Anker’s Soundcore brand quietly shipped a surprising little trick into the true-wireless earbuds market: a pair of mid-range ANC buds whose charging case doubles as a proper 3,000mAh power bank. The Soundcore P41i — which first popped up in the U.K. earlier this year — is now listed in the U.S., offered in black or white for $79.99, or $89.99 if you want the variant that includes a Lightning adapter.
If you skim spec sheets, the earbuds themselves are familiar: Anker claims around 12 hours of playback per earbud with ANC turned off (about 10 hours with it on). Those on-the-go numbers are fine, but the party trick is the case. It houses a 3,000mAh battery, includes a built-in USB-C cable that doubles as a wrist strap, and can reverse-charge your phone — Anker says it can push an iPhone 16 Pro to roughly 50% or a Galaxy S24 to about 45%. Stack earbuds and case charges together and Anker quotes up to 192 hours of total listening time. The case also has a small front display for remaining charge and even supports a quick 10-minute top-up that adds about five hours of listening.

People who travel, commute, or work long days have long asked for earbuds that don’t force them to hunt for a wall socket halfway through a trip. Anker’s answer is pragmatic: instead of squeezing a slightly larger battery into the buds themselves, it turns the case into a pocketable battery bank. That makes the P41i less about squeezing out audiophile-grade performance and more about wiping away the anxiety of “will my headphones or phone die before I land?” For frequent flyers or festival-goers who carry minimal kit, a single accessory that covers music and a phone boost is a neat real-world convenience.

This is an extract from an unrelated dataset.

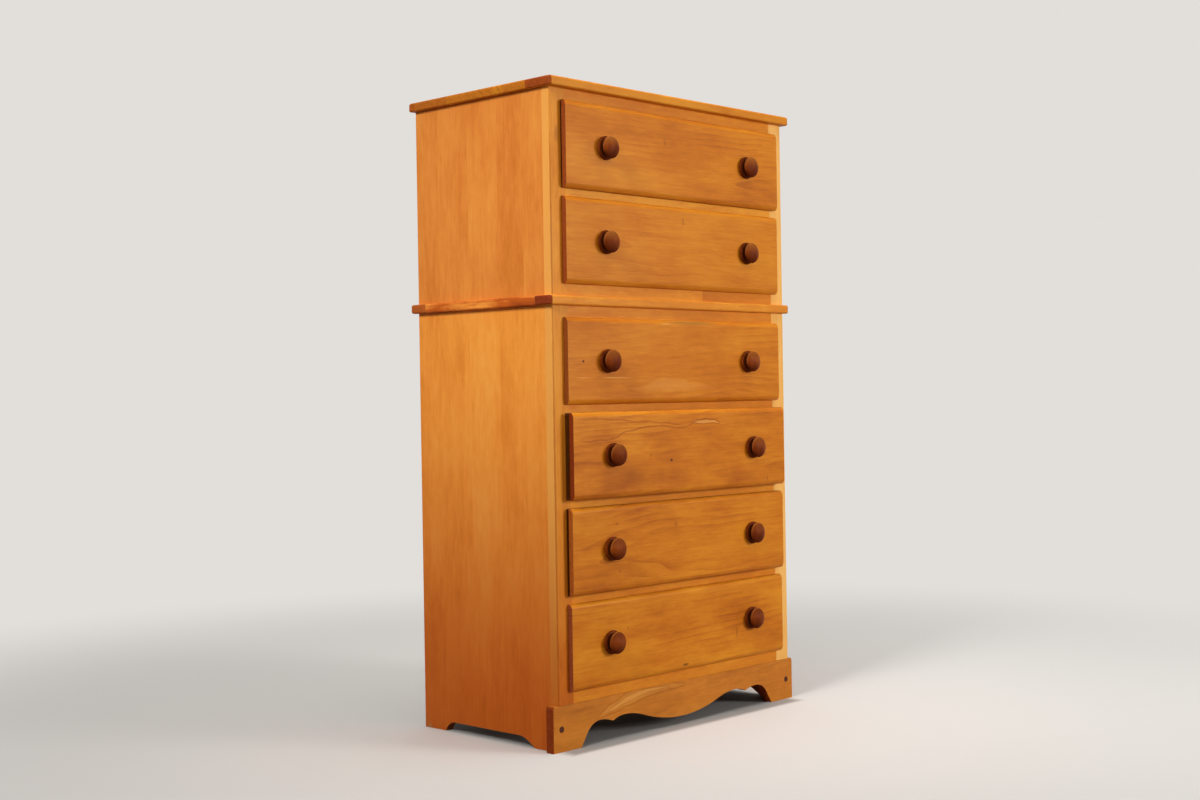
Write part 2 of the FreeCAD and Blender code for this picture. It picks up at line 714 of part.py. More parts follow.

Under the hood, the P41i uses 11mm composite drivers tuned with Soundcore’s BassUp processing, which pushes a thicker low end than a neutral-tuned pair. Active noise cancellation is described as adaptive, with multiple levels and modes you can tweak via the Soundcore app. The buds also pack six microphones and an AI-assisted noise reduction feature for calls, plus Bluetooth 5.3, multipoint pairing, and IPX5 splash resistance. In short: everything you’d expect from a modern mid-range ANC earbud package is here — none of it revolutionary, but all of it serviceable.
The P41i is built more for utility than for a luxe finish. The housings and case are primarily plastic; the case is bigger and heavier than the tiny Apple or Sony boxes because of that battery inside — the whole thing tips the scale at just over 107 grams. Touch controls handle playback and calls, the Bluetooth range is listed at about 10 meters, and there’s fast pairing support.
At $79.99, the P41i undercuts lots of rival ANC buds that trade on brand cachet rather than battery muscle. If you prioritize raw battery life and a multi-purpose case over the absolute smallest form factor or the last bit of sonic refinement, the P41i becomes an interesting buy. If you want studio-neutral sound, spatial audio ecosystems, or the lightest possible case, there are more specialised alternatives — but they won’t charge your phone in a pinch.
Numbers on paper don’t always match everyday use. Battery estimates vary with volume, codec, and how often ANC mic activity kicks in. The Lightning-adapter option is handy for older iPhone users, but if you live in an all-USB-C ecosystem, the extra cost is unnecessary. Also, while the case’s power capacity is generous, it’s not a replacement for a dedicated power bank when you need multiple full phone charges.
Anker’s Soundcore P41i doesn’t reinvent earbuds — it reframes them. The P41i’s real value is not a tiny incremental step in audio fidelity but the pragmatic boost to everyday reliability: a set of ANC buds that also moonlight as a meaningful emergency battery. For $79.99, that’s a proposition that will make sense for a lot of commuters, travelers, and anyone who’d rather carry one multipurpose device than two.